The 22-year-old Virginia, recovering from a severe nervous breakdown, was given a sitting room on the top floor of Gordon Square, overlooking the tree-tops and gardens.

She would stand at her desk for hours (like her sister Vanessa standing at her easel), working on newspaper articles, book reviews, biography. This was the house where Virginia’s life as a writer began in earnest; in a letter to a friend she described with relish “a huge mass of manuscripts and letters and proof-sheets and pens and inks all over the floor”.

It wasn’t just “the light and the air” of Bloomsbury which Virginia found so intoxicating: the move gave the Stephen siblings a sense of intellectual and artistic freedom too. In March 1905 their Thursday evening tradition began, the germ of what was to become the Bloomsbury Group.

Now famous for the unconventional free-thinking of early modernism, the “Group” originally began as a loose collection of like-minded artists, writers and philosophers, including Lytton Strachey, Maynard Keynes, EM Forster, Roger Fry, Rupert Brooke and Duncan Grant.

Mostly Cambridge friends of her brothers Thoby and Adrian, they would meet in various Bloomsbury ménages over the next few decades, including Gordon, Fitzroy, Tavistock, Brunswick and Mecklenburgh squares.

Although the “group” was to evolve over the years – with different members joining and drifting away at different times – their fundamental preoccu­pations remained that of philosophy, art and literature, freedom of speech, frank discus­sions of sex, “the nature of good”.

With the death from typhoid of her brother Thoby, and her sister Vanessa’s marriage to Clive Bell in 1907, Virginia’s life changed. She and Adrian moved out of Gordon Square and across Bloomsbury to 29 Fitzroy Square (previously the house of George Bernard Shaw).

To modern eyes Fitzroy Square, with its private central garden and blue heritage plaques, seems an unexpected oasis of calm just off the traffic-choked Euston Road. However, Virginia found it impossible to concentrate, and declared that Fitzroy Square “rubbed a nerve bare”.

As a writer she was beginning to make progress, contributing to the TLS and the Weekly Guardian, and starting her first novel, Melymbrosia (finally published in 1915 as The Voyage Out). But she remembered herself as “at war with the whole world” while living in Fitzroy Square.

She and Adrian lived here unhappily for four years: they were incompatible, too close in age perhaps, and both grieving their brother, and had arguments which sometimes ended in them throwing pats of butter at each other. Despite the impressions of those early Bloomsbury days as carefree and liberating, Virginia admitted it wasn’t an easy time: “We had violent rows – oh yes, I used to rush through London in such rages, and stormed Hampstead heights at night in white or purple fury.”

When the Fitzroy Square lease expired in 1911 they took a large house at 38 Brunswick Square.
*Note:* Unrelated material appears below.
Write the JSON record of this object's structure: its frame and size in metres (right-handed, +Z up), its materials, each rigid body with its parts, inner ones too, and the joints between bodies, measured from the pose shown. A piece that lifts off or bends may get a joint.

Here Virginia would live alongside four young men, Maynard Keynes, Duncan Grant, her brother Adrian, and her future husband, Leonard Woolf, just returned from Colonial Service in Ceylon.
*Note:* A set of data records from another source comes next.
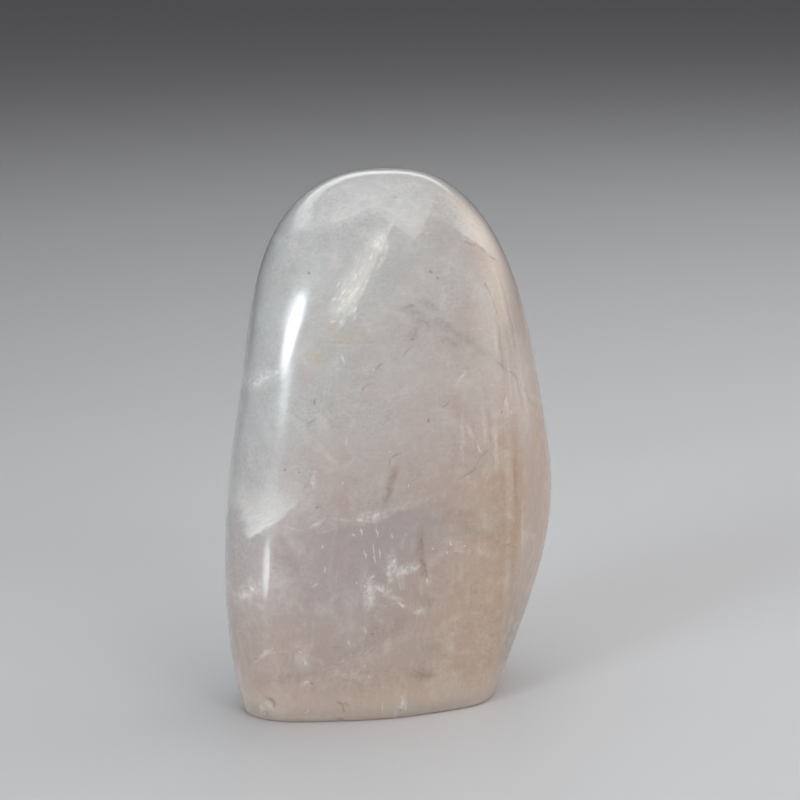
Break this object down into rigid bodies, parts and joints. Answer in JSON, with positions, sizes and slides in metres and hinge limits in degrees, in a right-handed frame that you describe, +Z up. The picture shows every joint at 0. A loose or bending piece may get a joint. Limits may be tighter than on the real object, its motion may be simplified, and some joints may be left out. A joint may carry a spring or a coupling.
{
  "type": "polished freeform stone",
  "caption": "Standing polished freeform of milky rose quartz: one rounded, slightly flattened stone with softly ridged ground sides, a domed top and a flat sawn base.",
  "frame": {"origin": "on the plane of the flat sawn base, under the middle of the stone's bounding box", "axes": "+Z up from the base to the domed top, the stone's height; +Y from the broad front face through the stone's thickness to its back; +X along its width, to the right as seen from the front"},
  "size_m": [0.0684, 0.036, 0.1],
  "materials": {
    "rose_quartz": "polished"
  },
  "bodies": {
    "root": {"rose_quartz_freeform": "rose_quartz"}
  },
  "joints": []
}
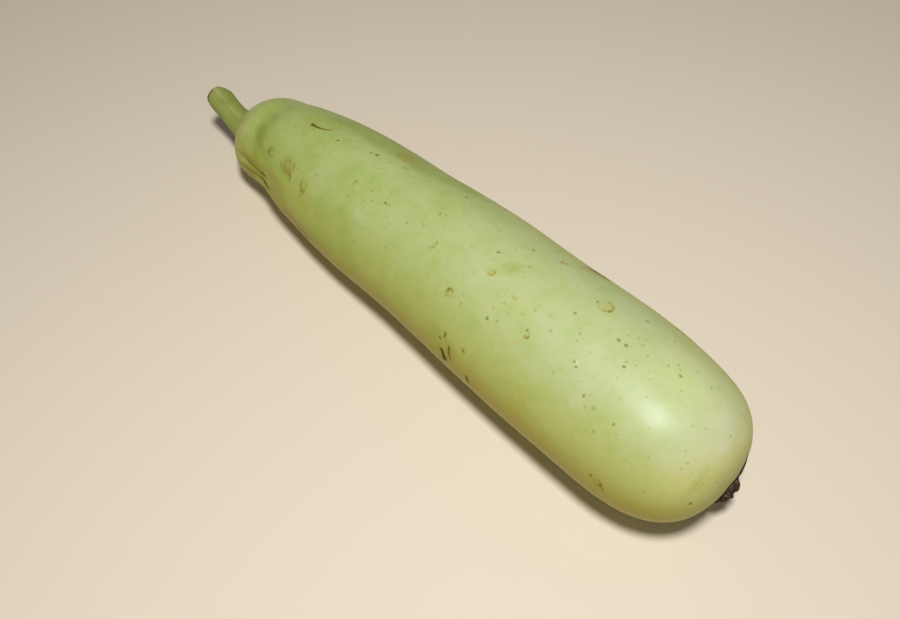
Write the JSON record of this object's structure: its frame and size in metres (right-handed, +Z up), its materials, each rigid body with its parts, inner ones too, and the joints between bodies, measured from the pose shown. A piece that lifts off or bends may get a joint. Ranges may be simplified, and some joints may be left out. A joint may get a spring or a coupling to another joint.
{
  "type": "bottle gourd",
  "caption": "Bottle gourd lying on its side: a pale green club-shaped fruit with a folded neck, a short cut stalk and a dried flower at its blunt end. Rests on a small flat.",
  "frame": {"origin": "the middle of the gourd's outline on the surface it lies on", "axes": "+X along the fruit from its stalk to its flower end, +Z up from the surface, +Y to the side"},
  "size_m": [0.2826, 0.0652, 0.0628],
  "materials": {
    "gourd_skin": "waxy fresh skin, pale green with darker mottling",
    "stalk_skin": "green ribbed stem, dry at the cut",
    "dried_flower_husk": "dry crumpled brown-black petals"
  },
  "bodies": {
    "root": {"fruit": "gourd_skin", "stalk": "stalk_skin", "dried_flower": "dried_flower_husk"}
  },
  "joints": []
}
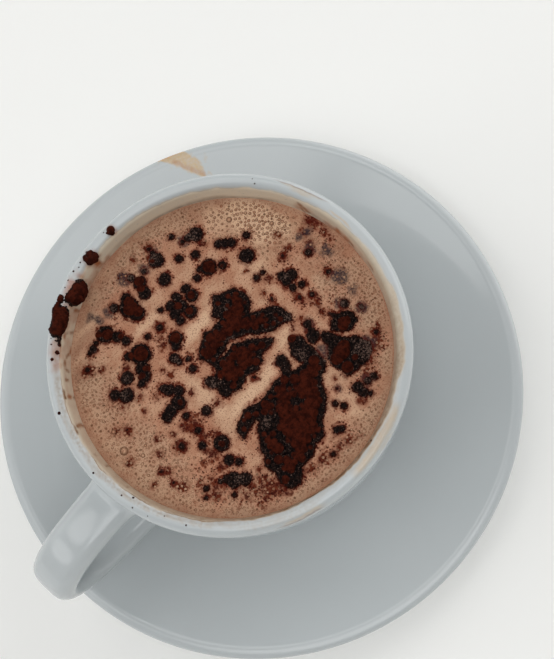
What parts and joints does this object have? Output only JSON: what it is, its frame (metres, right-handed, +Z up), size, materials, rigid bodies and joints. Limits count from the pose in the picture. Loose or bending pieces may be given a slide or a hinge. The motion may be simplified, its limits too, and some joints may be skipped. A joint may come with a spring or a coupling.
{
  "type": "caffe mocha in cup and saucer",
  "caption": "Thick round porcelain coffee cup with a closed loop handle on a wide saucer, filled near its rolled lip with light brown milk foam scattered with clotted cocoa.",
  "frame": {"origin": "on the table, under the middle of the saucer", "axes": "+Z up out of the cup, +X towards the cup's handle"},
  "size_m": [0.16, 0.16, 0.0766],
  "materials": {
    "porcelain": "clear-glazed cool white porcelain with a few dried coffee stains",
    "foam": "wet matt milk foam with fine bubbles and cocoa dust",
    "cocoa": "clotted cocoa powder, dry on top and wet and shiny at its edges"
  },
  "bodies": {
    "root": {"saucer": "porcelain", "cup": "porcelain", "mocha": "foam", "cocoa_side": "cocoa", "cocoa_centre": "cocoa", "cocoa_left": "cocoa", "cocoa_rim_long": "cocoa", "cocoa_rim_round": "cocoa"}
  },
  "joints": []
}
Leonard had first seen Virginia and Vanessa in white hats and dresses years before, on a visit to Cambridge to see their brother Thoby.

He remembered “their beauty literally took one’s breath away”.
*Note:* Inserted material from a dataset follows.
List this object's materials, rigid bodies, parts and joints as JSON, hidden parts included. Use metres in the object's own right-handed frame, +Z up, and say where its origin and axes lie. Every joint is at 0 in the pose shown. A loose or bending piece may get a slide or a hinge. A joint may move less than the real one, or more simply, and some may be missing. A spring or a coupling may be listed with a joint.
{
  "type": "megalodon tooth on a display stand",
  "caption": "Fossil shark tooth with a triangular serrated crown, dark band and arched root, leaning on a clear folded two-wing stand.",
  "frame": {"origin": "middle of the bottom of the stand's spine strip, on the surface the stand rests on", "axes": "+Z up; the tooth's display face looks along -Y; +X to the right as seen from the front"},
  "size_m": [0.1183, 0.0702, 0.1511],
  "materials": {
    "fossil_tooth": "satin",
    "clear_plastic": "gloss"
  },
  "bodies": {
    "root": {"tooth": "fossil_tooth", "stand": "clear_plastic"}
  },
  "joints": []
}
Later, meeting Virginia while she was still recovering from her breakdown in 1904, she struck him as an “odd fish”.

For her part, Virginia had heard stories of Leonard, a trembling, “savage, violent” man who once bit through his own thumb in a rage.

Despite this, when he moved into the Brunswick Square “commune” the two outsiders became close, often taking their trays to each other’s rooms at meal times.

For all her emancipation and “sitting up to all hours with young men” it’s clear that the question of the future was much on Virginia’s mind around this time.

Only months before, in 1911, she had written: “To be 29 and unmarried – to be a failure – childless – insane too, no writer.”